There are a number of reasons for moving your enterprise systems to the cloud: optimizing costs, reliability, cutting down or eliminating operational costs, security, scalability and availability – to name a few. There’s so much to tell about the pros of cloud services, but these last three will be observed in this blog post.
Some of the cons are vendor lock-in, limited control over infrastructure and the requirement of stable and fast internet connection to reach different systems. These arguments are valid, but the pros are stronger than these and some of them might be looked at from a different point of view. We will see that losing control over the infrastructure is not a con in certain cases, and while vendor lock-in is still there, it is also there when migrating an on-premises solution to the cloud.

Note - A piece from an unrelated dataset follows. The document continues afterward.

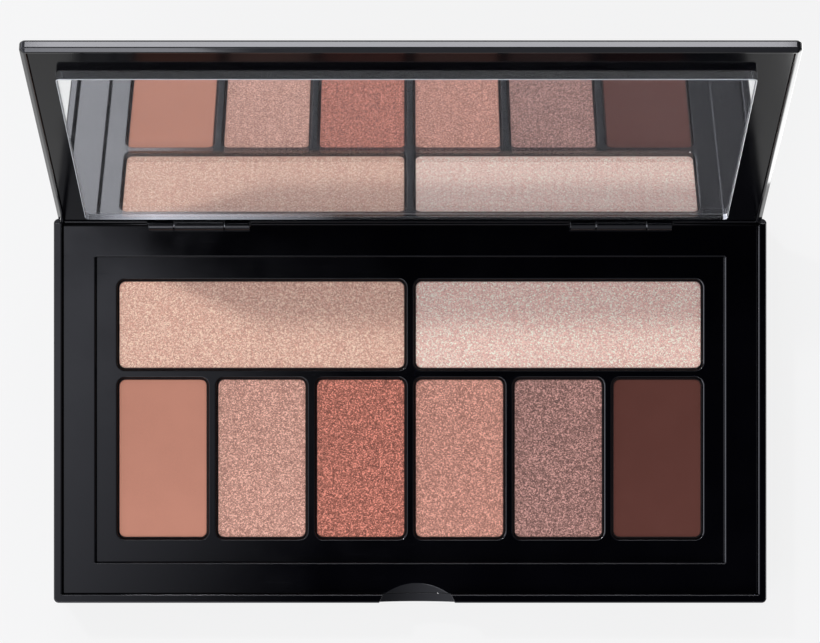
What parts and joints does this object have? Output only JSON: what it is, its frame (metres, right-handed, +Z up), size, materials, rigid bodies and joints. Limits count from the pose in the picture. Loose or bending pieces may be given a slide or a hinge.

Security is a top priority for every cloud service provider, because it would be impossible to build trust with your clients and users without that. This is an extremely broad topic, and it also includes safety, not just security. It includes physical security with its protocols: who can enter a data center, how frequently security reviews are held, what kind of security equipment is installed on-site (cameras, alarms). Another point of view is the standards that the infrastructure meets, data protection (both encryption at rest and encryption in transit), or protection against denial-of-service attacks. These are all factors that we, as customers, do not and cannot influence.

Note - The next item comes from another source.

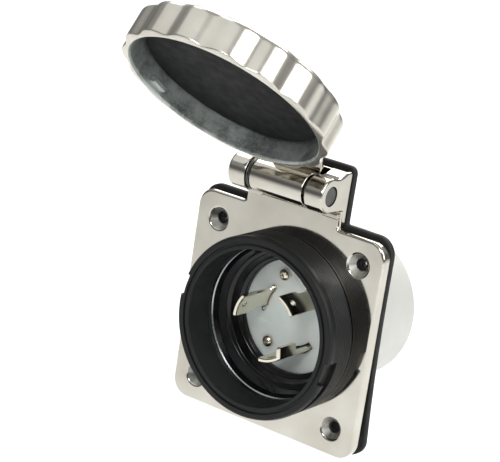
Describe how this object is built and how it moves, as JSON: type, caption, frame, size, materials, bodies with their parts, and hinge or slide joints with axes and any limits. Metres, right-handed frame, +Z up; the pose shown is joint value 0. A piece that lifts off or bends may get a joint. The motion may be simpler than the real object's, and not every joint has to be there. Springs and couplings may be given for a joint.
{
  "type": "flush power inlet with hinged cap",
  "caption": "Panel-mounted locking-blade power inlet: square stainless flange, black bayonet collar, curved blades, hinged scalloped cap and white rear enclosure.",
  "frame": {"origin": "centre of the panel plane, where the axis of the collar crosses the back face of the flange gasket", "axes": "+X to the viewer's right, +Z up towards the hinge, +Y into the panel along the axis of the collar; the cap side faces -Y"},
  "size_m": [0.0928, 0.1624, 0.1809],
  "materials": {
    "polished_steel": "mirror-polished stainless casting",
    "satin_steel": "polished stainless outside, blasted inside",
    "pin_steel": "dull steel pin",
    "spring_steel": "dark spring steel",
    "nickel_plate": "nickel-plated brass",
    "brass": "bare brass",
    "black_plastic": "fine matte black moulding",
    "gloss_black_plastic": "glossy black moulding",
    "black_rubber": "matte black rubber",
    "seal_rubber": "smooth matte black rubber",
    "milky_nylon": "translucent bluish-white nylon",
    "white_plastic": "satin off-white moulding",
    "grey_nylon": "grey moulding"
  },
  "bodies": {
    "inlet": {"flange": "polished_steel", "flange_gasket": "black_rubber", "threaded_collar": "black_plastic", "insulator_body": "gloss_black_plastic", "body_seal_ring": "black_rubber", "blade_carrier": "milky_nylon", "terminal_block": "grey_nylon", "blade_hot": "nickel_plate", "blade_neutral": "nickel_plate", "blade_ground": "nickel_plate", "face_screw_1": "nickel_plate", "face_screw_2": "nickel_plate", "face_screw_3": "nickel_plate", "terminal_1": "brass", "terminal_2": "brass", "terminal_3": "brass", "terminal_screw_1": "nickel_plate", "terminal_screw_2": "nickel_plate", "terminal_screw_3": "nickel_plate", "rear_cover": "white_plastic", "cover_screw_1": "nickel_plate", "cover_screw_2": "nickel_plate", "cable_grommet": "black_rubber", "cable_clamp_bar": "white_plastic", "clamp_screw_1": "nickel_plate", "clamp_screw_2": "nickel_plate", "hinge_pin": "pin_steel", "hinge_washer": "spring_steel", "wave_washer": "spring_steel"},
    "lid": {"lid_arm": "polished_steel", "pivot_rivet": "polished_steel", "pivot_washer": "spring_steel", "pivot_clip": "spring_steel"},
    "cap": {"cap": "satin_steel", "cap_seal": "seal_rubber"}
  },
  "joints": [
    {"name": "lid_hinge", "type": "hinge", "parent": "inlet", "child": "lid", "pos_m": [0, -0.0167, 0.0609], "axis": [1, 0, 0], "range_deg": [-9, 128.2]},
    {"name": "cap_twist", "type": "hinge", "parent": "lid", "child": "cap", "pos_m": [0, -0.06456, 0.09856], "axis": [0, -0.6184, -0.7859], "range_deg": [0, 50]}
  ]
}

Updating software is also extremely important. The database and web servers both get the latest security patches without our attention, however, it is also true for virtual machines as well. Services and systems are monitored by the cloud service provider, so if there is a suspicion around a possible attack or breach, the cloud provider will most likely notice it even before us. Third-party companies also help with finding vulnerabilities in reporting the issues found benevolently, so that they can be fixed before a malicious attacker would exploit the vulnerabilities.
The sad truth is that these data breaches become public in the media, but this should not be interpreted as a problem. The situation is like the case of a plane crash: as they are also rare, so it has some value in the news, and in the meantime, travelling by plane is considered to be the safest way of travelling. The analogy also reflects the way that both industries have experts who will investigate and fix the issues. Microsoft has a team to continuously improve Azure from a security point of view. For you, it would take a lot of knowledge and human resources to ensure the same safety level for your on-premises environment as a cloud can provide.
Based on an urban legend, another big cloud provider, the Amazon Web Services – their profile being a webshop back then – faced the issue that their systems needed to survive the Christmas rush, so they extended their server capacity. They found out that during the year they had loads of unused resources, and they started to make them available for rent, starting with their own cloud services. Unfortunately, this story is not true. But a lot of people know this story, most likely because it could have happened in a similar case.
Ideally, you might want to optimize your system to the peak traffic, not to the average one. The fewer peak periods you have, the less effective it will be to host your system on-premises, as your system would not require all those resources most of the time. This is a problem that’s solved by cloud providers enabling automation and scalability, so that it can scale up in busy periods, and scale down in quiet periods. You do not need to watch the metrics of the available resources to add new servers manually, as everything is done automatically if configured properly. All cloud providers – including Azure – are designed to provide scalable services, e.g. Azure App Service, Azure Kubernetes Service or Azure Functions.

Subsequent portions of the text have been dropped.